▸ **WHAT YOU SHOULD DO**: Lift out, unaltered, the lines of the material below between the line holding "Reconstruct the object" and the line holding "const panCornerPull = 4.5;", counting both.
## Start THE DATA
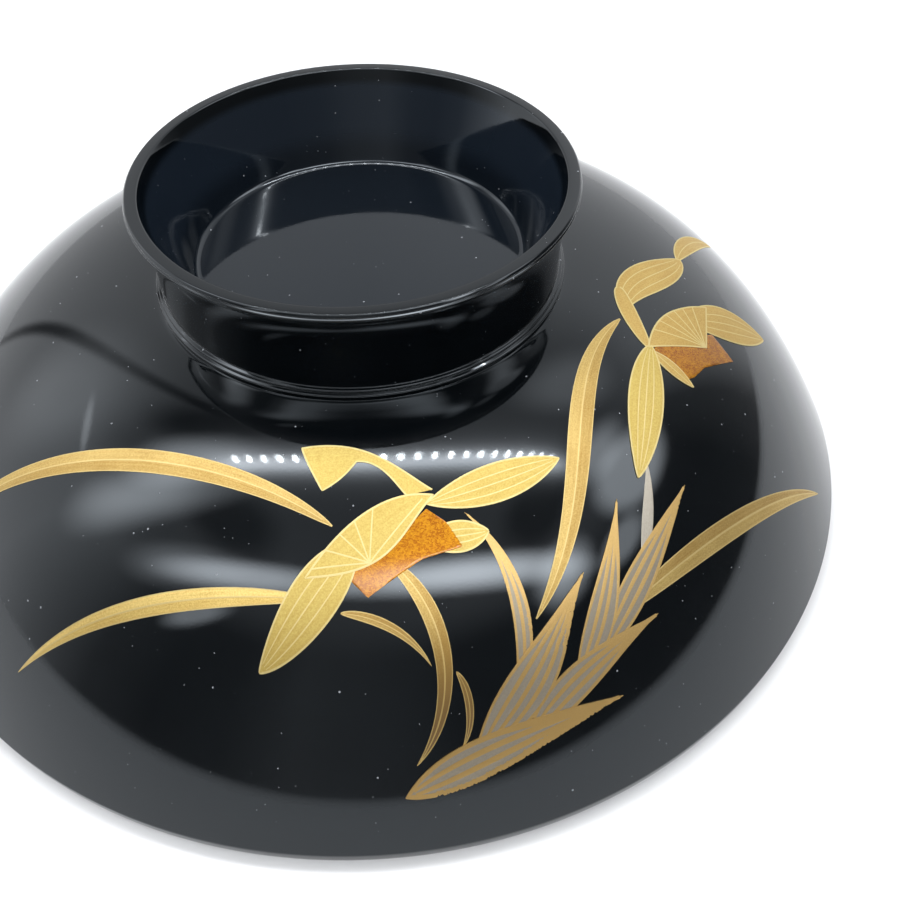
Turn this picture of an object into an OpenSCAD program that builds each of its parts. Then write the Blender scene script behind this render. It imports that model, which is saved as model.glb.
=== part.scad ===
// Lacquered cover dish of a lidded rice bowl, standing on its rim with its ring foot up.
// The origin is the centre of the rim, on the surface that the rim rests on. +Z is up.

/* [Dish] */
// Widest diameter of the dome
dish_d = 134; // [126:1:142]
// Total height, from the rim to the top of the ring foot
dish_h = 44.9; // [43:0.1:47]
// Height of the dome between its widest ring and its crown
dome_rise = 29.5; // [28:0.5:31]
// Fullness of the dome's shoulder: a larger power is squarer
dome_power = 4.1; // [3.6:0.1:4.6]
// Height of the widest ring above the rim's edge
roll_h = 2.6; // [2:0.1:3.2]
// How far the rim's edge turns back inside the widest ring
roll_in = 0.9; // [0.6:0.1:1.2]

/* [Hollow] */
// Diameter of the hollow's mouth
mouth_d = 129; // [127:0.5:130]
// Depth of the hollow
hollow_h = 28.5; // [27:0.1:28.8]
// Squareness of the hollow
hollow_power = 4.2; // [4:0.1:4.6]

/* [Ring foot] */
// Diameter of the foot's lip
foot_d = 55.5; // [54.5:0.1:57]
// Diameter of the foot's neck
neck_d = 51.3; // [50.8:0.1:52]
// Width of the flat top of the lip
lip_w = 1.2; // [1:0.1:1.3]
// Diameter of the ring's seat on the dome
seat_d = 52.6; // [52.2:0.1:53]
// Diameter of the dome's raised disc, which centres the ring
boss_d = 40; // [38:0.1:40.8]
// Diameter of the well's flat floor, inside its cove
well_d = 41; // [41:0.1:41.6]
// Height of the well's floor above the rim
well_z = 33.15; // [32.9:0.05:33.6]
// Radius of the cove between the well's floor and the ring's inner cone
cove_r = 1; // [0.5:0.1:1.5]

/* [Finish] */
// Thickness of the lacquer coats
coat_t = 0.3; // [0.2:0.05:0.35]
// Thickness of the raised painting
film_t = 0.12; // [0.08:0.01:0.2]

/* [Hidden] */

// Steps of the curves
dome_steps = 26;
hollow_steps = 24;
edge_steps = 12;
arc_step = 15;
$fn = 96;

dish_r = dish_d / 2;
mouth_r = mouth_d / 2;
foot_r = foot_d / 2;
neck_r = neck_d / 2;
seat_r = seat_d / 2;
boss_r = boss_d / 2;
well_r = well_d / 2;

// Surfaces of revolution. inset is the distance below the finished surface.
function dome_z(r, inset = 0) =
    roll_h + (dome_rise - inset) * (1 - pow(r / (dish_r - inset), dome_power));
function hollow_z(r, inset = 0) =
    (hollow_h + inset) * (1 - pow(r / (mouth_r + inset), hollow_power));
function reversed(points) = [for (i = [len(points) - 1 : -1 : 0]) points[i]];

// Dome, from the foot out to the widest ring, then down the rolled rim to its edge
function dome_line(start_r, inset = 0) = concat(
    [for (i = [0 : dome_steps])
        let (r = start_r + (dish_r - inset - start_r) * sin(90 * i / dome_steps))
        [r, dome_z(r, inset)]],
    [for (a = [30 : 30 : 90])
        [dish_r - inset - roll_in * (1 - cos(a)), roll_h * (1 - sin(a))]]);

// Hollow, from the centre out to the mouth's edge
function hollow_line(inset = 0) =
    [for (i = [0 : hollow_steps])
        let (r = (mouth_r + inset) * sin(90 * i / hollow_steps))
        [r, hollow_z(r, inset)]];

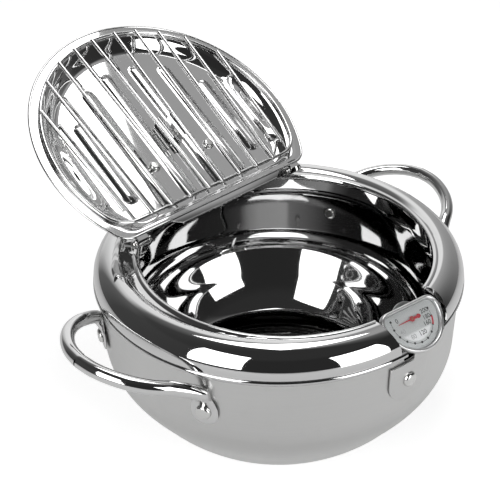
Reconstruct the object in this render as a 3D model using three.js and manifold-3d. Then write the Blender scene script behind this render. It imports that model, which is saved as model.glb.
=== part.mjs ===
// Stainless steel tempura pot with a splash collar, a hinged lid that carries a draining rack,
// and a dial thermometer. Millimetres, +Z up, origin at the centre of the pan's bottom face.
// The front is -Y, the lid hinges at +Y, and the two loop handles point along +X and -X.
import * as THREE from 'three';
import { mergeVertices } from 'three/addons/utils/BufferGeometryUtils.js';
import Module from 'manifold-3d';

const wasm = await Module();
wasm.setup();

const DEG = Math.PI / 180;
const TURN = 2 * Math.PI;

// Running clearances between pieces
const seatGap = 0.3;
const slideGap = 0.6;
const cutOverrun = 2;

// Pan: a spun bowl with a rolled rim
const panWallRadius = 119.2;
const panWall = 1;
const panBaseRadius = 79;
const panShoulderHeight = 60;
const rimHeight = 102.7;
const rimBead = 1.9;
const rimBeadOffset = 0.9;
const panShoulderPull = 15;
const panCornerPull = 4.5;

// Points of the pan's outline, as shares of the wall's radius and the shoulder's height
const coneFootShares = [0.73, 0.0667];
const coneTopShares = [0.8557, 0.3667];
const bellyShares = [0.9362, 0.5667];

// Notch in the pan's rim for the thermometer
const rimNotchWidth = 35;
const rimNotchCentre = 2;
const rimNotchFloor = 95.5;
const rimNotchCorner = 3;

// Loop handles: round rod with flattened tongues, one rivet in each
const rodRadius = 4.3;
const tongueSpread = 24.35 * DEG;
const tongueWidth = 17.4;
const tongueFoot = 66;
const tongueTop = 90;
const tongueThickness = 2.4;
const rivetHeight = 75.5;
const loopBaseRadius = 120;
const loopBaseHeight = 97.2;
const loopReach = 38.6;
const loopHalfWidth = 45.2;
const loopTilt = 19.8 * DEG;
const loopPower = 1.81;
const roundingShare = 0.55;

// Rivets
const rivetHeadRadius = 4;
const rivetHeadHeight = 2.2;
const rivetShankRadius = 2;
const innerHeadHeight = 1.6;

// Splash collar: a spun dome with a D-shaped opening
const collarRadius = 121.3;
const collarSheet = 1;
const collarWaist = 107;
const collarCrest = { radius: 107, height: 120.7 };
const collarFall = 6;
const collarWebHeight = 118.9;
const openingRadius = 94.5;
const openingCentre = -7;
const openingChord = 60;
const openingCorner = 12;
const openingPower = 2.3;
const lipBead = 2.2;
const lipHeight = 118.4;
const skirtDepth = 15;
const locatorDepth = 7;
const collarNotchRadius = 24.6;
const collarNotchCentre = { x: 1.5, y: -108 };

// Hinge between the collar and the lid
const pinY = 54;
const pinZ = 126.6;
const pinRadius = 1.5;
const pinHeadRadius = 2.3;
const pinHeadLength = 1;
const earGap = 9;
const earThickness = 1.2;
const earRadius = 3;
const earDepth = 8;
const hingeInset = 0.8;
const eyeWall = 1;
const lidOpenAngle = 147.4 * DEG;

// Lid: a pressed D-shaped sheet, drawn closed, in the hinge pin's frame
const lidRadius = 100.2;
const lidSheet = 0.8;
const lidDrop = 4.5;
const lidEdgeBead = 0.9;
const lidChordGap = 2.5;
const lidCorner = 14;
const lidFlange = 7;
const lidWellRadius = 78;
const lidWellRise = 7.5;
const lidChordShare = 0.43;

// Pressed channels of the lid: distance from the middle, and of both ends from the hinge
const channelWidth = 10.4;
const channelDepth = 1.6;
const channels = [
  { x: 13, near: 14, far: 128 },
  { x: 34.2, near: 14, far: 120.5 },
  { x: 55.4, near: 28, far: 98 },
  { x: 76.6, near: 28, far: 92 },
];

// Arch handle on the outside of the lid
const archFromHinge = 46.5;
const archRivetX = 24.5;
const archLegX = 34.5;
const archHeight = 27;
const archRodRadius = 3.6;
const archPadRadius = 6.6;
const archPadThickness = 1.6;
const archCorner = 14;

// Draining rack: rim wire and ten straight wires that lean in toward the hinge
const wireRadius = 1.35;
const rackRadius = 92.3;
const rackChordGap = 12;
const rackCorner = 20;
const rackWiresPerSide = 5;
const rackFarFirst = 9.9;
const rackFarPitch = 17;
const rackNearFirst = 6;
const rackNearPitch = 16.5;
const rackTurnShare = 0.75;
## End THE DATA
▸ **ANSWER IN FULL**:
Reconstruct the object in this render as a 3D model using three.js and manifold-3d. Then write the Blender scene script behind this render. It imports that model, which is saved as model.glb.
=== part.mjs ===
// Stainless steel tempura pot with a splash collar, a hinged lid that carries a draining rack,
// and a dial thermometer. Millimetres, +Z up, origin at the centre of the pan's bottom face.
// The front is -Y, the lid hinges at +Y, and the two loop handles point along +X and -X.
import * as THREE from 'three';
import { mergeVertices } from 'three/addons/utils/BufferGeometryUtils.js';
import Module from 'manifold-3d';

const wasm = await Module();
wasm.setup();

const DEG = Math.PI / 180;
const TURN = 2 * Math.PI;

// Running clearances between pieces
const seatGap = 0.3;
const slideGap = 0.6;
const cutOverrun = 2;

// Pan: a spun bowl with a rolled rim
const panWallRadius = 119.2;
const panWall = 1;
const panBaseRadius = 79;
const panShoulderHeight = 60;
const rimHeight = 102.7;
const rimBead = 1.9;
const rimBeadOffset = 0.9;
const panShoulderPull = 15;
const panCornerPull = 4.5;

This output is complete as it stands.